System 1 exposes multiple low-level capabilities to System 2 that users can invoke via different prompts. Examples include picking and placing objects, manipulating containers, packing, or moving.

The VLM-based reasoning of System 2 selects the capability most appropriate for the current situation and the goal. Each low-level capability is also capable of reporting its status (success, failure, or in progress) back to System 2 to facilitate progress tracking.

KinetIQ VLA issues new predictions at a sub-second timescale, usually 5 to 10Hz. Each prediction constitutes a chunk of higher-frequency actions (30 to 50Hz, depending on the task) that will be executed by System 0.

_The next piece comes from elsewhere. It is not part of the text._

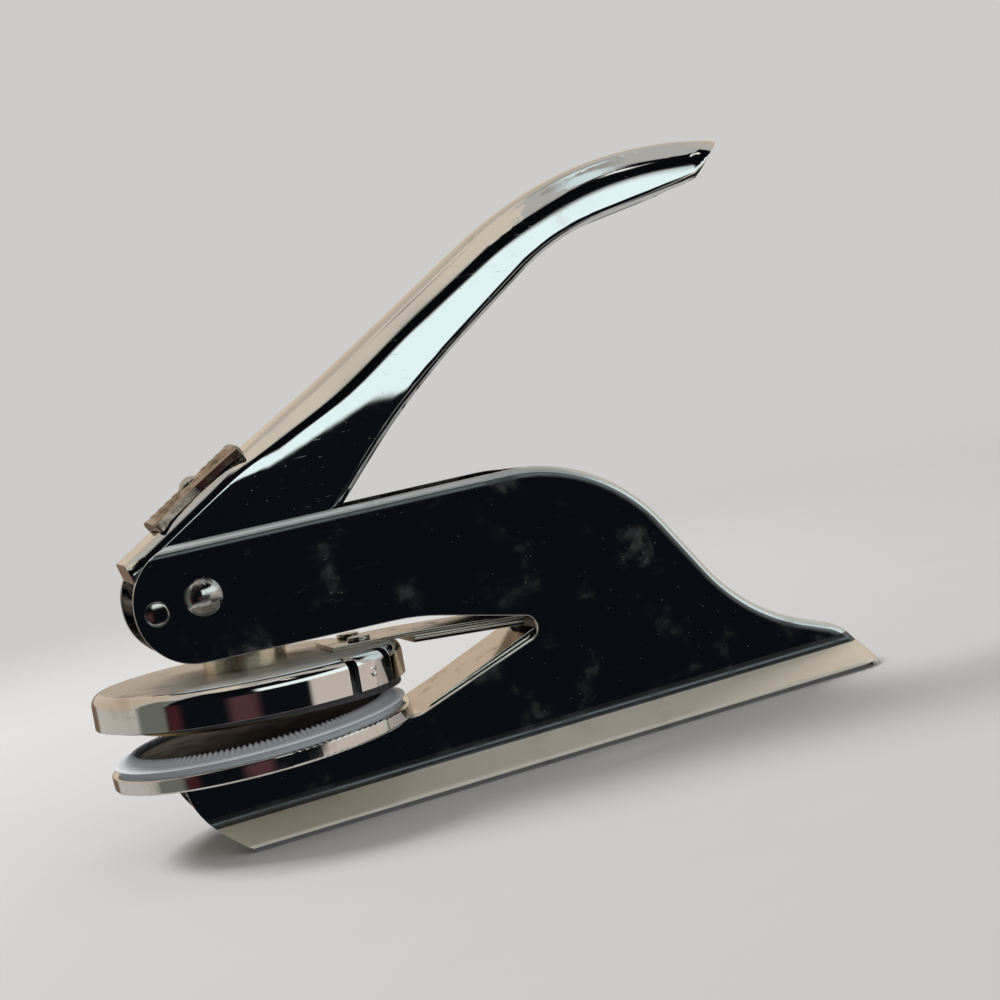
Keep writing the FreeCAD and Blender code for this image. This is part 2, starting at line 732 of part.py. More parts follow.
def make_lower_die():
    holder = new_body("lower_die_holder")
    turned(holder, [
        ("0", "seat_z"),
        ("holder_radius", "seat_z", "holder_round"),
        ("holder_radius", HOLDER_TOP_Z, "holder_round"),
        (RING_NECK_RADIUS, HOLDER_TOP_Z),
        (RING_NECK_RADIUS, FLOOR_Z),
        ("0", FLOOR_Z),
    ])
    drill(holder, HOLDER_RIVETS, "holder_rivet_radius")

    ring = new_body("counter_die_ring")
    turned(ring, [
        (RING_BORE_RADIUS, FLOOR_Z),
        (RING_NECK_RADIUS, FLOOR_Z),
        (RING_NECK_RADIUS, RING_BASE_Z),
        (RING_BASE_RADIUS, RING_BASE_Z),
        (RING_BASE_RADIUS, f"{RING_BASE_Z} + ring_base_height"),
        (RING_TOP_RADIUS, RING_TOP_Z),
        (RING_BORE_RADIUS, RING_TOP_Z),
    ])

    counter = new_body("counter_die_plate")
    turned(counter, [
        ("0", FLOOR_Z),
        (f"{RING_BORE_RADIUS} - die_fit", FLOOR_Z),
        (f"{RING_BORE_RADIUS} - die_fit", COUNTER_TOP_Z),
        ("0", COUNTER_TOP_Z),
    ])

    rivets = new_body("lower_holder_rivets", solids=2)
    round_group(rivets, HOLDER_RIVETS, "holder_rivet_radius", TONGUE_Z, FLOOR_Z)
    round_group(rivets, HOLDER_RIVETS, "holder_rivet_head",
                f"{TONGUE_Z} - holder_rivet_rise", TONGUE_Z)


def make_lower_leaf():
    """Tongue under the holder that steps up and runs along the arm into the throat."""
    body = new_body("lower_leaf")
    arm_slope = f"(throat_z - seat_z) / (throat_x - {SEAT_END_X})"
    step_x = f"{TONGUE_STEP_X} + tongue_step_run"
    step_z = f"throat_z - (throat_x - {step_x}) * {arm_slope}"
    root_z = f"throat_z - (throat_x - {ANCHOR_X}) * {arm_slope}"
    side = new_sketch(body, SIDE)
    outline(side, [
        ("tongue_front_x", "seat_z"),
        (TONGUE_STEP_X, "seat_z"),
        (step_x, f"{step_z} + tongue_thickness"),
        (ANCHOR_X, f"{root_z} + tongue_thickness"),
        (ANCHOR_X, root_z),
        (step_x, step_z),
        (TONGUE_STEP_X, TONGUE_Z),
        ("tongue_front_x", TONGUE_Z),
    ])
    pad(body, side, f"{FRAME_INNER} - 2 * tongue_side_gap")
    drill(body, HOLDER_RIVETS, "holder_rivet_radius")


def make_leaf_anchor():
    """Block between the plates that closes the throat's root and backs the leaves."""
    body = new_body("leaf_anchor")
    side = new_sketch(body, SIDE)
    rectangle(side, ANCHOR_X, "throat_z - anchor_height / 2",
              f"{ANCHOR_X} + anchor_length", "throat_z + anchor_height / 2")
    pad(body, side, FRAME_INNER)


def make_upper_die():
    cap = new_body("upper_die_cap", opens=True)
    inner = "cap_radius - cap_sheet"
    turned(cap, [
        ("stud_radius", CAP_TOP_Z),
        ("cap_radius", CAP_TOP_Z, "cap_round"),
        ("cap_radius", CAP_RIM_Z),
        (inner, CAP_RIM_Z),
        (inner, CAP_CEILING_Z, "cap_round - cap_sheet"),
        ("stud_radius", CAP_CEILING_Z),
    ])
    for sign in ("", "-"):
        for angle in ("tab_near_angle", "tab_far_angle"):
            slot = new_sketch(cap, TOP, lift=CAP_TOP_Z, turn=f"{sign}{angle}")
            rectangle(slot, "cap_radius - tab_slot_reach", "-tab_slot_width / 2",
                      "cap_radius + cap_sheet", "tab_slot_width / 2")
            pocket(cap, slot)
    drill(cap, LEAF_RIVETS, "leaf_rivet_radius")

    body = new_body("upper_die_body", opens=True)
    outer = f"{inner} - body_fit"
    low_z = f"{CAP_RIM_Z} - skirt_drop_back"
    stud_z = f"{CAP_CEILING_Z} - stud_head_height"
    turned(body, [
        ("0", stud_z),
        ("stud_head_radius", stud_z),
        ("stud_head_radius", CAP_CEILING_Z),
        (f"{outer} - body_bevel", CAP_CEILING_Z),
        (outer, f"{CAP_CEILING_Z} - body_bevel"),
        (outer, low_z),
        (f"{outer} - skirt_wall", low_z),
        (f"{outer} - skirt_wall", BODY_FACE_Z),
        (DIE_RADIUS, BODY_FACE_Z),
        (DIE_RADIUS, f"{BODY_FACE_Z} + die_seat"),
        ("0", f"{BODY_FACE_Z} + die_seat"),
    ])
    # The skirt is deeper at the back, next to the hinge, than at the front.
    slant = new_sketch(body, SIDE)
    outline(slant, [
        ("-cap_radius", f"{CAP_RIM_Z} - skirt_drop_front"),
        ("cap_radius", low_z),
        ("cap_radius", f"{low_z} - skirt_drop_back"),
        ("-cap_radius", f"{low_z} - skirt_drop_back"),
    ])
    pocket(body, slant)

    plate = new_body("upper_die_plate", opens=True)
    turned(plate, [
        ("0", DIE_FACE_Z),
        (DIE_RADIUS, DIE_FACE_Z),
        (DIE_RADIUS, f"{BODY_FACE_Z} + die_seat"),
        ("0", f"{BODY_FACE_Z} + die_seat"),
    ])


def make_plunger():
    boss = new_body("plunger_boss", opens=True)
    reach_z = f"{CAP_TOP_Z} + stud_reach"
    turned(boss, [
        ("0", reach_z),
        ("stud_radius", reach_z),
        ("stud_radius", CAP_TOP_Z),
        (BOSS_RADIUS, CAP_TOP_Z),
        (BOSS_RADIUS, BOSS_TOP_Z, "boss_round"),
        ("0", BOSS_TOP_Z),
    ])
    stud = new_body("boss_stud", opens=True)
    turned(stud, [
        ("0", reach_z),
        ("stud_radius", reach_z),
        ("stud_radius", CAP_CEILING_Z),
        ("stud_head_radius", CAP_CEILING_Z),
        ("stud_head_radius", f"{CAP_CEILING_Z} - stud_head_height"),
        ("0", f"{CAP_CEILING_Z} - stud_head_height"),
    ])


def make_upper_leaves():
    """Two strips, one on the other, from the cap to the hinge in the throat's root."""
    front_x = f"{LEAF_RIVET_X} - leaf_overhang"
    backing_x = "cap_radius + backing_gap"
    leaf = new_body("upper_leaf", opens=True)
    side = new_sketch(leaf, SIDE)
    outline(side, [
        (front_x, f"{CAP_TOP_Z} + leaf_thickness"),
        (BEND_X, f"{CAP_TOP_Z} + leaf_thickness"),
        (ROOT_X, "hinge_z + leaf_thickness"),
        (ROOT_X, "hinge_z"),
        (BEND_X, CAP_TOP_Z),
        (front_x, CAP_TOP_Z),
    ])
    pad(leaf, side, LEAF_WIDTH)
    drill(leaf, LEAF_RIVETS, "leaf_rivet_radius")

    fall = f"(hinge_z - {CAP_TOP_Z}) / ({ROOT_X} - {BEND_X})"
    front_z = f"{CAP_TOP_Z} + {fall} * ({backing_x} - {BEND_X})"
    backing = new_body("upper_leaf_backing", opens=True)
    side = new_sketch(backing, SIDE)
    outline(side, [
        (backing_x, front_z),
        (ROOT_X, "hinge_z"),
        (ROOT_X, "hinge_z - backing_thickness"),
        (backing_x, f"{front_z} - backing_thickness"),
    ])
    pad(backing, side, LEAF_WIDTH)

    rivets = new_body("leaf_rivets", opens=True, solids=2)
    head_z = f"{CAP_TOP_Z} + leaf_thickness"
    round_group(rivets, LEAF_RIVETS, "leaf_rivet_radius", CAP_CEILING_Z, head_z)
    round_group(rivets, LEAF_RIVETS, "leaf_rivet_head", head_z, f"{head_z} + leaf_rivet_rise")


def make_all():
    make_frame_channel()
    make_pivot_rivet()
    make_pivot_washers()
    cross_pin("stop_pin", STOP_X, STOP_Z, "stop_radius", "frame_width", chamfer="pin_chamfer")
    make_lower_die()
    make_lower_leaf()
    make_leaf_anchor()
    make_upper_die()
    make_plunger()
    make_upper_leaves()
    make_lever_channel()
    bore = "shank_radius + running_gap"
    cross_tube("pivot_bush", PIVOT_X, PIVOT_Z, "bush_radius", bore, LEVER_INNER)
    cross_pin("cam_pin", CAM_X, CAM_Z, "cam_pin_radius", f"{LEVER_WIDTH} + 2 * cam_pin_proud")
    bore = "cam_pin_radius + running_gap"
    roller_length = f"{LEVER_INNER} - 2 * roller_gap"
    cross_tube("cam_roller", CAM_X, CAM_Z, "roller_radius", bore, roller_length)
    make_badge()


def write_all():
    """Check every object of the document, then write one file for each sub-part."""
    document.recompute()
    for item in document.Objects:
        if "Invalid" in item.State or "Error" in item.State:
            raise RuntimeError(f"{item.Name}: {item.State}")
    os.makedirs(PARTS, exist_ok=True)
    for label, (body, solids) in SHAPES.items():
        shape = body.Shape
        if shape.isNull() or not shape.isValid() or len(shape.Solids) != solids:
            raise RuntimeError(f"{label} is not {solids} sound solid(s)")
        shape.exportStep(f"{PARTS}/{label}.step")
        box = shape.BoundBox
        spans = f"{box.XMin:8.2f} {box.XMax:8.2f} {box.YMin:7.2f} {box.YMax:7.2f}"
        print(f"{label:22s} {spans} {box.ZMin:7.2f} {box.ZMax:7.2f} {shape.Volume:10.1f}")


make_all()
write_all()
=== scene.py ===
"""Seal embosser: the visible pieces, their finishes and the studio around them."""

import json
import logging
import math
from dataclasses import dataclass, field
from enum import Enum
from functools import partial
from typing import Callable, Sequence

import bmesh
import bpy
from bmesh.types import BMEdge, BMesh, BMVert
from bpy.types import Material, Node, NodeSocket, NodeTree, Object
from mathutils import Matrix, Vector

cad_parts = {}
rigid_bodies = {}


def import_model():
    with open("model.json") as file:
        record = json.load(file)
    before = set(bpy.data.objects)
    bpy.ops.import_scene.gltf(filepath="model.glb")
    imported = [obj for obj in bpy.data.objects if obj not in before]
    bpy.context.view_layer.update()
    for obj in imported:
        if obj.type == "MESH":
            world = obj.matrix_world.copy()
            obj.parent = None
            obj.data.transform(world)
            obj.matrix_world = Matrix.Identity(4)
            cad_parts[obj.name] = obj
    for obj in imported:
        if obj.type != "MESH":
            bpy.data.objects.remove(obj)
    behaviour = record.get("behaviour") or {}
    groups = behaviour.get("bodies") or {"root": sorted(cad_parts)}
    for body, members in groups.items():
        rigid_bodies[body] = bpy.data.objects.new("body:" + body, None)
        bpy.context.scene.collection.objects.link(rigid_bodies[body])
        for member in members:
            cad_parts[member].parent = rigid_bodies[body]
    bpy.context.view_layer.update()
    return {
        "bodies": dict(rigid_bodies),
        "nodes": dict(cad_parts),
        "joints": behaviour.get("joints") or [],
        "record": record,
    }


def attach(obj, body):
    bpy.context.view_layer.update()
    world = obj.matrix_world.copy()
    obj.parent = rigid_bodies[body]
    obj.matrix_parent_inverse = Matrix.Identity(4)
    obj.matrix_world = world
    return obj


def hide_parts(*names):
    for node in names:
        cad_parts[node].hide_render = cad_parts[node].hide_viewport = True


Point = tuple[float, float]
Point3 = tuple[float, float, float]

LOG = logging.getLogger("seal_embosser")
MM = 0.001
DIE_X = -42.27  # the die axis, along X, in millimetres
# Places as (x, z), in millimetres from the die axis.
PIVOT: Point = (-5.5, 42.8)
STOP: Point = (-13.6, 41.9)
HINGE: Point = (49.5, 24.6)
OPEN_DEGREES = 3.64  # how far the upper die is open at rest
SMOOTH = {"interpolation_type": "SMOOTHSTEP"}


class Body(str, Enum):
    """The bodies that pieces ride on."""

    FRAME = "frame"
    UPPER_DIE = "upper_die"
    LEVER = "lever"


class Slot(str, Enum):
    """The record's material slots."""

    BRIGHT_NICKEL = "bright_nickel"
    CHROME_CUP = "chrome_cup"
    WARM_NICKEL = "warm_nickel"
    PLAIN_STEEL = "plain_steel"
    SATIN_STEEL = "satin_steel"
    PALE_PLASTIC = "pale_plastic"
    DARK_PLASTIC = "dark_plastic"


# ---- Small helpers


def at(x: float, y: float, z: float) -> Vector:
    """Place in metres of one that is given in millimetres from the die axis."""
    return Vector(((x + DIE_X) * MM, y * MM, z * MM))


# Carries what rides on the upper die from shut to open.
OPENED = (Matrix.Translation(at(HINGE[0], 0.0, HINGE[1]))
          @ Matrix.Rotation(math.radians(OPEN_DEGREES), 4, "Y")
          @ Matrix.Translation(-at(HINGE[0], 0.0, HINGE[1])))


def linear(code: str, gain: float = 1.0) -> tuple[float, float, float, float]:
    """Turn an sRGB hex code into linear RGBA.

    Args:
        code: six hex digits, such as "c8c4be".
        gain: factor on the linear values.

    Returns:
        Linear red, green, blue and an alpha of 1.
    """
    parts = [int(code[i:i + 2], 16) / 255 for i in (0, 2, 4)]
    flat = [p / 12.92 if p <= 0.04045 else ((p + 0.055) / 1.055) ** 2.4 for p in parts]
    return (flat[0] * gain, flat[1] * gain, flat[2] * gain, 1.0)


def feed(node: Node, inputs: dict) -> None:
    """Set or link a node's inputs.

    Args:
        node: the node.
        inputs: input name or index to a value, or to the output socket that feeds it, or to
            a node whose first output feeds it.
    """
    for name, value in inputs.items():
        if isinstance(value, Node):
            value = value.outputs[0]
        if isinstance(value, NodeSocket):
            node.id_data.links.new(value, node.inputs[name])
        else:
            node.inputs[name].default_value = value


def add_node(tree: NodeTree, kind: str, inputs: dict | None = None, **settings) -> Node:
    """Add a node with its settings and links.

    Args:
        tree: the node tree.
        kind: the node's type name, after "ShaderNode".
        inputs: its inputs, as feed takes them.
        settings: attributes of the node.

    Returns:
        The new node.
    """
    node = tree.nodes.new(f"ShaderNode{kind}")
    for name, value in settings.items():
        setattr(node, name, value)
    feed(node, inputs or {})
    return node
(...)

Humanoid added that action execution is fully asynchronous. A new action chunk is always being prepared while the previous one is still executed.

To ensure that an asynchronously produced chunk doesn’t contradict the reality that unfolded while it was produced, KinetIQ uses the prefix conditioning technique: Every chunk prediction is conditioned on the part of the previous chunk that is expected to be executed during inference.

Unlike impainting, this is a universal technique equally applicable to both autoregressive and flow-matching models, asserted Humanoid.

System 0 handles RL-based whole-body control

The goal of System 0 is to achieve pose targets set by System 1, while solving for the state of all robot joints in a way that continuously guarantees dynamic stability. System 0 runs at 50 Hz, said Humanoid.

KinetIQ implementation of System 0 uses reinforcement learning (RL)-trained whole-body control for both bipedal and wheeled robots. Humanoid said this approach allows KinetIQ to fully exploit synergy between different platforms, benefiting from the power of RL in producing capable locomotion controllers.

Whole body control is trained solely in simulation with online RL, requiring about 15,000 hours of experience to produce a capable model.

Working in unison across multiple embodiments and timescales, Humanoids claimed that the four cognitive layers of KinetIQ can achieve complex goals that require fleet orchestration, reasoning, dexterous manipulation, dynamic recovery, and stability control.